Oh, I went to see The Fall at the Water Pop Festival in Holland a few years ago. Mark E. was wearing the most hideous shirt I have ever seen. Looked as though it was made from material used as utility sofa covering in the 1940′s. Weird man. I’ve met him (only briefly) three times yet about two months ago he told a mate of mine that he’d never met me. Nice to know you’ve made an impression!
Which concerts that you attended have you enjoyed the most?
The Faces in Sunderland on the night Sunderland beat Arsenal in the semi-final of the cup. (They went on to beat Leeds at Wembley, so you can look up the year somewhere.) The Faces were the best live band ever, I think. I ended up dancing on stage with the band, waving a bottle of Blue Nun about – so people claim. I never dance so I must have been in exceptionally high spirits. After that, the Four Brothers in Harare, Cambridge and our garden (the latter, Sheila my wife, sorted out for my 50th); The Fall; Wedding Present and House of Love at my birthday party in London; The Misunderstood in a shopping centre in Riverside, California; Gene Vincent at the Liverpool Empire; Captain Beefheart at Frank Freeman’s Dancing School, Kidderminster – hundreds of others – Undertones in Huddersfield, Roy Orbison in Ipswich, Babes in Bedford.
Who, if anyone, has influenced you in any way?
You’d have to ask a psycho-analyst this.

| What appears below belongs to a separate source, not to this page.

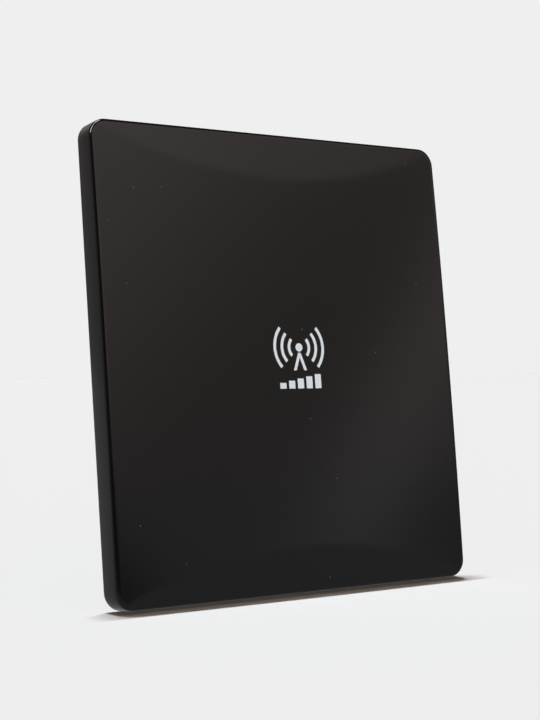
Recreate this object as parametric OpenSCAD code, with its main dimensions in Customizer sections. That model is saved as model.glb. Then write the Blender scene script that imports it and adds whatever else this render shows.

I suppose the most obvious influences have been my nanny – yes, I had a nanny – the wonderful ( and much missed) Florence Horne (known as Trader), my house master at Shrewsbury (the far-sighted R.H.J. Brooke), Sheila/the Pig, John Walters. As far as broadcasting goes, anyone who is the same off-mic as on – people like Peter Clayton (who died a few weeks ago), John Arlott, Humphrey Lyttledon – and, in a different way, Ronnie Fletcher who reads quotations on “Quote/Unquote” because he brought Sheila and I together, something I silently thank him for every day of my life.
What plans do you have for the future?
To put this in the post to you, play a game of tennis with Sheila (we’re both crap but it means I get a bit of exercise) and then spoil it all by going to the pub in Rattlesden for lunch. The I’ll go and pick up the children from school bus before coming back into this room and try to do something about the backlog of unheard CDs and tapes.
Motto?
Do unto others as you would be done by, I suppose. I try not to shaft people, in other words.